平野多恵『おみくじの歴史』(吉川弘文館)

 選書理由は、年が明けたら早々に実践することになるだろう、という一点だ。隣でおみくじを開く友人に対し、「実はね、おみくじってのは……」と蘊蓄をたれるつもりはないが、少し歴史を知っておくだけでも、おみくじを引く行為を面白がれるのではないか、と思った。
 あと、子どもの頃、祖父母に連れられて訪れた神社にて、くじを二回引いたところ、凶と大吉が出たことがある。子どもながらに「これは……してよかったのかな」と不安になった。この点についても、書いてあるのなら知りたい。

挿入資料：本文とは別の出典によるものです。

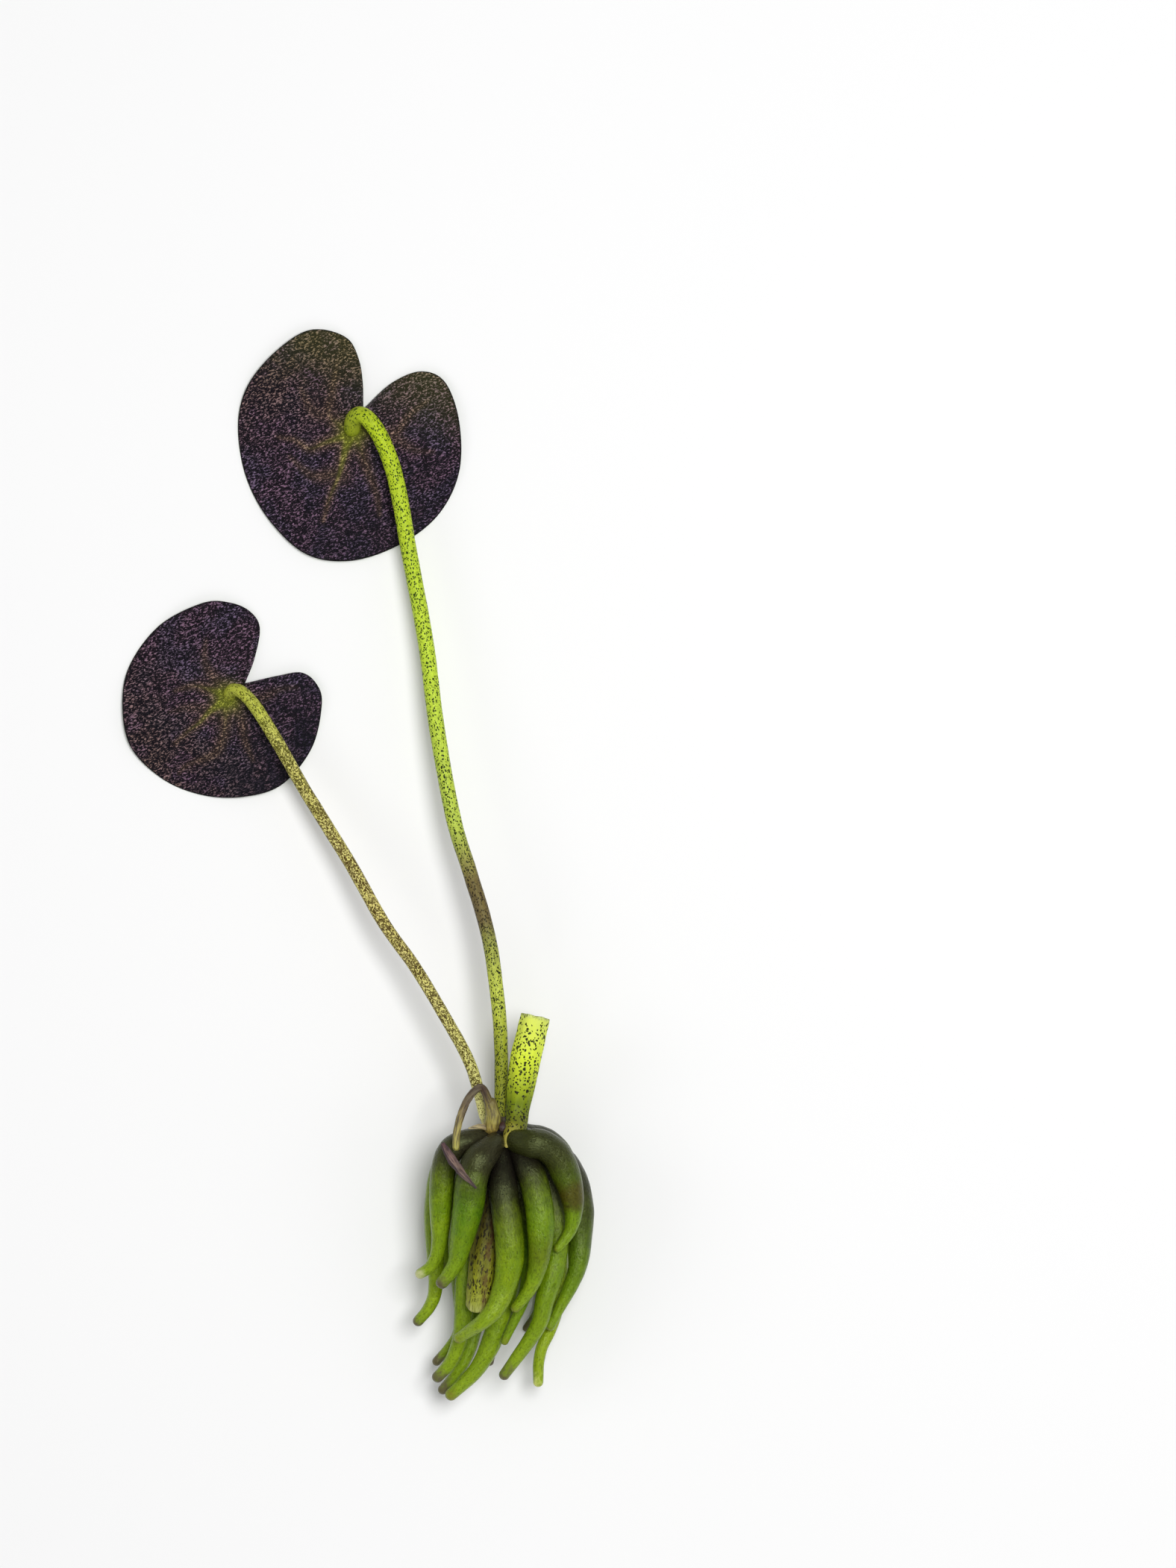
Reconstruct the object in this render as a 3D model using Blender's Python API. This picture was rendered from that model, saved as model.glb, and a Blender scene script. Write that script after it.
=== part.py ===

「おみくじには「願望」「病」「失物」「縁談」「商売」「転居」等々、さまざまな項目がある。これらすべてを見て、当たっている、当たっていないなどという人もいるが、これはおみくじ本来の引き方からすると間違った見方である。おみくじは自分の悩みや願いを一つに絞り、それに対する神仏のアドバイスを得るためのものだからだ。
 項目の意味も誤解されがちである。その代表が「待ち人」だ。「待ち人」というと白馬の王子様のような運命の人を想起する人が多いようだが、実際には「来るのを待たれている人」という意味である。」
平野多恵『おみくじの歴史』吉川弘文館、P12〜13)

 本書前半から、すごいことが書いてある。今まで一緒にくじを引いてきた親類・友人の中に、この正しい見方をしていた人は一人もいなかったと思う。いれば、くじを開いたときの言動から分かるはずだ。私も当然のように、「これは当たってるかな」と口にしていた。この情報、年始に間違いなく披露することになるだろう。

 おみくじの引く回数についても、本書には詳しい記述がある。
 室町時代の成立とされる狂言「鬮罪人(くじざいにん)」の例などを取り上げ、基本的におみくじは引き直さない、つまり引いていいのは一度だけ、と解説している。
 一方、江戸時代の小咄集や随筆を紐解くと、くじは三度引いてこそ神の真意が分かるとする「三度鬮」の例や、自分の決断と合致するまでおみくじを引き続けた例など、目的や状況にあわせて、おみくじの引き方にもバリエーションがあることも分かる。
 この話、おみくじを二度引いて不安になっていた幼い私に、教えてあげたかった。